What’s the impact of global climate change on coffee?

I’ve had conversations with a number of coffee farmers — particularly folks in South and Central America — about what they’re experiencing on their farms. The stories they tell are of seasons off kilter: of too much rain at the wrong time of the year, not enough when they need it; of coffee trees flowering and coffee cherries ripening in increasingly staggered spans — especially among farms at varying altitudes —  making harvest more challenging. But still, they are simple anecdotes, these stories farmers tell… and every year has such stories. They are not, themselves, a body of evidence of climate change.

The report released by Oxfam this month — Turning up the heat, Climate Change and Poverty in Uganda — now that’s evidence of the impact of climate change on coffee production. And the evidence does not bode well:

“The outlook is bleak. If the average global temperatures rise by two degrees or more, then most of Uganda is likely to cease to be suitable for coffee..this may happen in 40 years or perhaps as little as 30.”

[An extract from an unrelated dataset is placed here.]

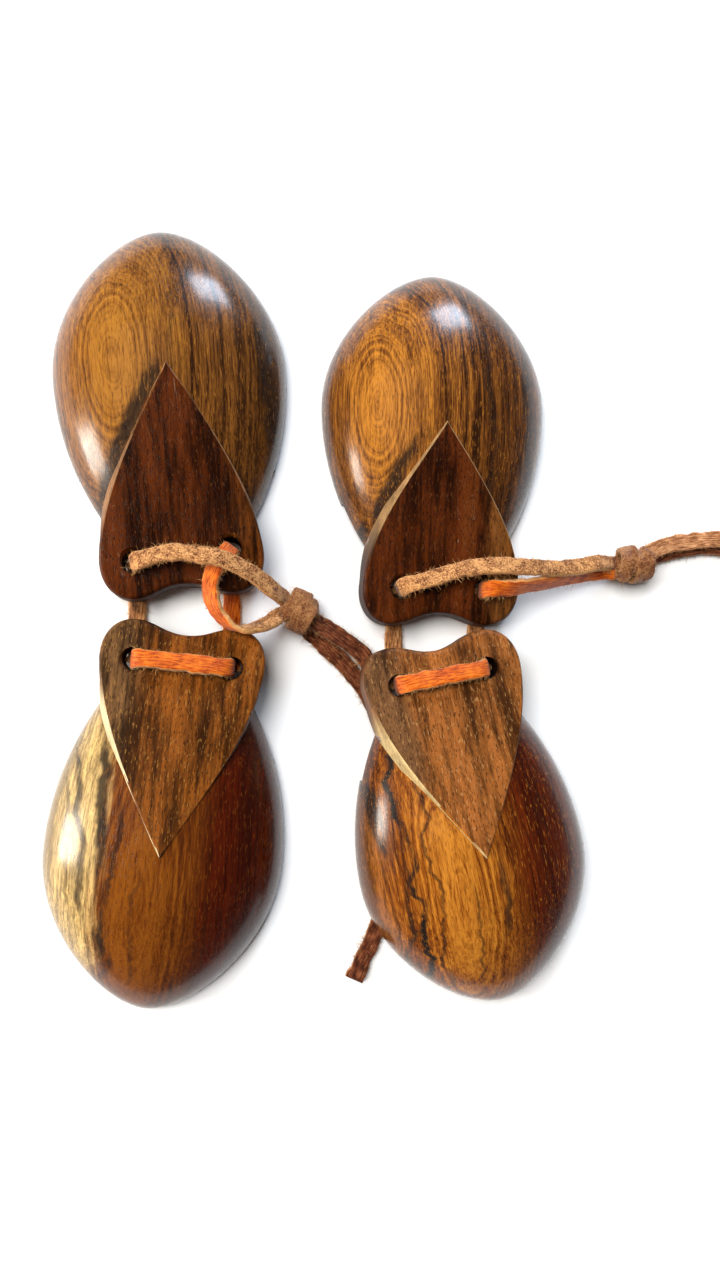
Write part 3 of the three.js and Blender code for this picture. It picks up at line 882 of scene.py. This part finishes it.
# Each shell is from its own piece of wood. Lengths are in cm in the shell's frame.
# centre, pull, reach: the middle of the golden figure, how long it is drawn, how far it glows.
# rings, warp: how close its rings are, and how wavy. dark, mid, light: the wood's colours.
# zones: (side, edge, width, strength, colour) of wood that changes across the grain.
# veins: (u, lean, width, sway, from v, to v, strength) of dark lines along the grain.
# plate, plate_zone: the ear plate's colour, and (side, edge, colour) of its darker or paler side.
# wall, bare: the pale wood of the plate's walls, and the lit side that keeps it, 0 for both; on the
# other, shaded side the V wall takes the plate's colour as painted shade.
VEIN_COLOUR = (0.012, 0.008, 0.006)
# Nearly black: painted shade down inside the lace holes.
BORE_SHADE_COLOUR = (0.012, 0.006, 0.004)
SCRATCH_COLOUR = (0.40, 0.28, 0.18)
FIGURES = {
    ("left", "upper"): dict(
        centre=(-1.25, 5.6), pull=0.42, reach=2.6, rings=2.6, warp=0.16, seed=3.0,
        dark=(0.026, 0.008, 0.002), mid=(0.165, 0.056, 0.009), light=(0.34, 0.135, 0.018),
        zones=((1, 1.9, 0.9, 0.75, (0.055, 0.019, 0.004)),
               (1, 0.2, 0.8, 0.35, (0.17, 0.056, 0.009))),
        veins=((-0.22, 0.52, 0.36, 0.3, 1.4, 5.9, 0.9), (2.35, -0.05, 0.30, 0.4, 1.0, 7.5, 0.9),
               (-0.7, 0.55, 0.16, 0.5, 6.4, 8.6, 0.5), (0.15, 0.05, 0.10, 0.4, 5.0, 8.8, 0.35)),
        plate=(0.056, 0.011, 0.0015), plate_zone=(1, 1.1, (0.105, 0.028, 0.004)),
        wall=(0.30, 0.14, 0.055), bare=0.0),
    ("right", "upper"): dict(
        centre=(-1.65, 5.3), pull=0.40, reach=2.5, rings=3.0, warp=0.16, seed=11.0,
        dark=(0.026, 0.008, 0.002), mid=(0.160, 0.050, 0.008), light=(0.46, 0.170, 0.020),
        zones=((1, 0.5, 1.0, 0.45, (0.080, 0.020, 0.003)),),
        veins=((0.02, 0.60, 0.34, 0.3, 1.0, 4.9, 0.9), (1.15, -0.05, 0.14, 0.5, 1.0, 8.0, 0.5),
               (2.2, -0.1, 0.22, 0.4, 1.0, 7.0, 0.6), (-0.6, 0.5, 0.14, 0.5, 6.6, 8.4, 0.5)),
        plate=(0.056, 0.011, 0.0015), plate_zone=(1, 1.0, (0.115, 0.040, 0.008)),
        wall=(0.36, 0.20, 0.08), bare=0.0),
    ("left", "lower"): dict(
        centre=(0.4, 7.0), pull=0.22, reach=2.4, rings=2.0, warp=0.20, seed=23.0,
        dark=(0.040, 0.009, 0.002), mid=(0.110, 0.024, 0.002), light=(0.21, 0.060, 0.005),
        zones=((-1, 0.5, 0.9, 0.92, (0.070, 0.005, 0.0005)),
               (1, 1.15, 0.7, 0.95, (0.60, 0.40, 0.15))),
        veins=((1.35, -0.10, 0.20, 0.5, 2.0, 8.6, 0.9), (1.85, -0.16, 0.14, 0.5, 2.5, 7.6, 0.8),
               (1.02, 0.04, 0.10, 0.6, 4.0, 9.0, 0.7), (2.2, -0.10, 0.08, 0.4, 3.0, 7.2, 0.6),
               (0.45, 0.02, 0.08, 0.5, 5.6, 9.0, 0.45)),
        plate=(0.150, 0.042, 0.005), plate_zone=(1, 0.75, (0.115, 0.058, 0.022)),
        wall=(0.85, 0.68, 0.38), bare=1.0),
    ("right", "lower"): dict(
        centre=(0.7, 6.2), pull=0.26, reach=2.2, rings=2.2, warp=0.22, seed=37.0,
        dark=(0.045, 0.010, 0.002), mid=(0.200, 0.050, 0.004), light=(0.47, 0.170, 0.018),
        zones=((-1, 0.1, 1.0, 0.92, (0.085, 0.008, 0.0006)),
               (1, 2.15, 0.4, 0.8, (0.36, 0.115, 0.018))),
        veins=((1.72, -0.03, 0.12, 0.75, 1.5, 9.0, 1.0), (2.12, -0.12, 0.24, 0.35, 2.0, 5.4, 0.95),
               (1.95, 0.05, 0.10, 0.6, 4.6, 8.4, 0.8), (1.25, 0.02, 0.07, 0.8, 2.5, 8.8, 0.7),
               (0.35, 0.05, 0.06, 0.6, 5.6, 8.8, 0.6), (-0.35, 0.10, 0.12, 0.5, 4.6, 7.6, 0.75)),
        plate=(0.190, 0.060, 0.012), plate_zone=(1, 0.95, (0.070, 0.034, 0.014)),
        wall=(0.62, 0.44, 0.20), bare=1.0),
}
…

Keep in mind that the figures that Oxfam cites are for coffee production in all of Uganda. It’s more than possible — it’s likely — that coffees from premiere origins within Uganda could succumb to the devastating effects of a changing climate in only just a few years as they lose those unique microclimates that contributed to their coffee’s character. Coffees like Bugisu, the bluesy, saturated cup from Mbale that I profiled here a short seven years ago:

In the cup this is a deep, dark mysterious liquor. It’s muscular, musky and oozes languidly on the tongue. Its deeper tones are bitter chocolate, its high notes ripe fruit… very ripe. It’s slightly wild, rich, fat and funky. Not the fuzzy stuff of a monsooned Malabar–it’s far too smooth for that–but still it’s earthy and intense. The Bugisu has got the body of a Java, and while its finish is long and syrupy, it is decidedly not sweet.

From an utterly selfish point of view, I don’t want to lose this coffee. But you don’t have to be self-serving to worry about the devastating impact of climate change on coffee, because it’s the very same impact that will be affecting the wider food supply. All the world’s food supply. Crops like coffee that thrive only in superbly balanced ecosystems and rarefied microclimes are likely harbingers of the greater threat of climate change. Where coffee fails, tea may follow. Where tea fails, rice may follow. Where rice fails, well… two thirds of the world’s population may follow.

Like canaries in the coal mine, specialty coffee — and the farming families who produce it — may prove among the first to succumb to the hazards of a warming world. And if that doesn’t worry you just a little bit, it damn well should.